Le génocide arménien fait encore aujourd'hui couler beaucoup d'encre. Le réalisateur Robert Guédiguian a fait un grand film sur ce sujet toujours difficile à traiter.

Le génocide arménien fait partie des sujets historiques qui n'ont toujours pas trouvé de fin - ce film tente d'en montrer un autre aspect. Foto: Diaphana Distribution

(Par Nicolas Colle) – Pour la première fois dans son abondante production, Robert Guédiguian pose un regard sur les questions d’identité à travers ce film qui aidera peut-être à la reconnaissance du premier génocide du 20ème siècle, hélas trop longtemps oublié et nié. En exclusivité pour Eurojournalist(e), Robert Guédiguian témoigne de cette «histoire de fou».

Vous ne montrez pas le génocide arménien. Vous l’évoquez à travers le procès de cet arménien, Soghomon Thelirian qui a exécuté de sang froid Talaat Pacha, l’un des provocateurs et thuriféraires du massacre. Pourquoi ce choix de mise en scène ?

Robert Guédiguian : Selon moi, un génocide n’est pas quelque chose de filmable. Avec un livre, les mots peuvent assurer une certaine distance, mais les images, elles, sont faites pour plaire et on ne peut pas faire un spectacle supportable avec une telle barbarie. C’est le grand problème des films d’actions qui esthétisent la violence et la torture. Je pense que la seule manière de filmer la violence, c’est justement de ne pas la rendre regardable. Mais c’est tout un paradoxe car on fait des films pour qu’ils soient vus. Le seul qui a été capable de ça, c’est Pasolini avec «Salo ou les 120 journées de Sodome»… J’ai donc dû avoir recours à un artifice et ce procès permet de raconter le génocide tout en positionnant les questions du film : quid de la justice, de la vengeance, la reconnaissance ? En acquittant cet homme, les jurés ont fait le plus beau geste de reconnaissance du génocide arménien.

Vous montrez aussi que ce meurtre n’était pas un acte de vengeance isolé mais bien une action politique soigneusement préparée.

RG : En effet, je voulais montrer que tout était organisé… un peu à la façon des chasseurs de nazis après la seconde guerre mondiale. Les Arméniens ont donc créé l’opération «Némésis» (nom de la déesse grecque de la vengeance et de la justice) qui consistait à traquer les organisateurs du génocide à travers le monde et à les éliminer. En tout, ils en ont tué près d’une cinquantaine. Ils voulaient néanmoins limiter ces exécutions pour que leurs tueurs qui en étaient chargés n’aient pas d’accoutumance. C’est pourquoi les organisateurs de cette traque recrutaient des combattants qui étaient pour la plupart des survivants du génocide. Ces derniers tuaient deux fois puis étaient mis hors circuit afin qu’ils ne prennent ni plaisir ni habitude à assumer leur mission.

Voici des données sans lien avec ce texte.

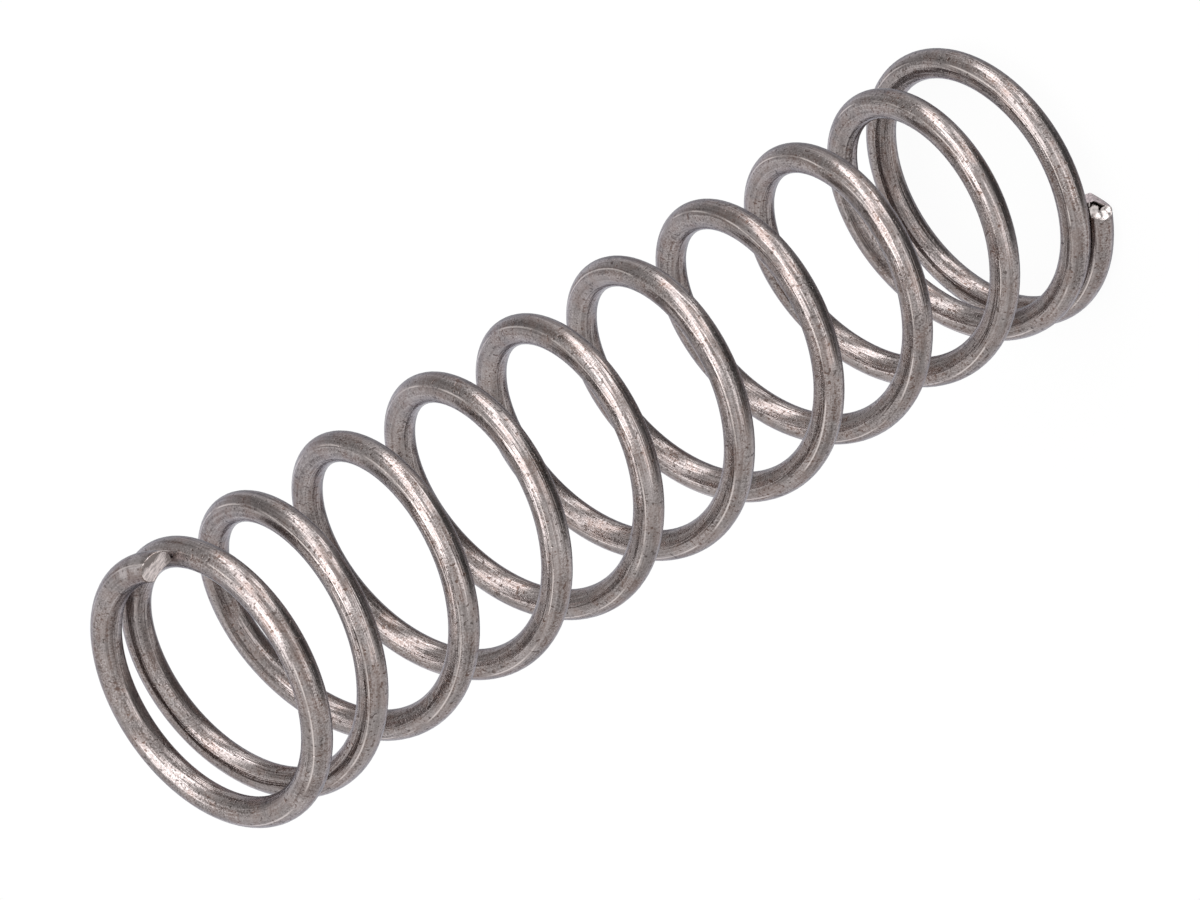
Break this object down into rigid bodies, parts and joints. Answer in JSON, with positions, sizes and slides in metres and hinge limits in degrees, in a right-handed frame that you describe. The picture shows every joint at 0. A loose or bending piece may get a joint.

Je crois que c’est la première fois que vous abordez aussi frontalement le thème de l’identité ?

RG : Disons que depuis dix ans, je réfléchis beaucoup à cette question d’identité parce qu’il faut être honnête, on ne parle que de ça. Donc forcément, je m’interroge également sur la mienne. N’oubliez pas que je suis Français, Arménien, Allemand et Marseillais de surcroît. Donc je traite cette question car elle est d’actualité alors qu’elle ne l’était pas dans les années 80 quand j’ai commencé à faire du cinéma. Et puis, je voulais aider à la reconnaissance si difficile de ce génocide.

Vous montrez clairement qu’il y a un point de vue très différent sur ce génocide entre l’ancienne et la jeune génération arménienne ?

RG : Mes grands parents, mes oncles et mes tantes ont vécu le génocide. Donc en arrivant en France, ils étaient surtout préoccupés par leur installation et leur survie. Ce qui les a amené à beaucoup travailler afin d’intégrer leur famille. Mais la génération d’après a demandé des comptes. Ce n’était plus seulement des ouvriers et des commerçants, ils étaient médecins, avocats, cinéastes… Donc ils avaient les mots pour demander des comptes.

Je sais que c’est toute la question du film, mais je ne peux m’empêcher de vous demander quel regard vous portez sur cette lutte armée qui sacrifie aussi des innocents ?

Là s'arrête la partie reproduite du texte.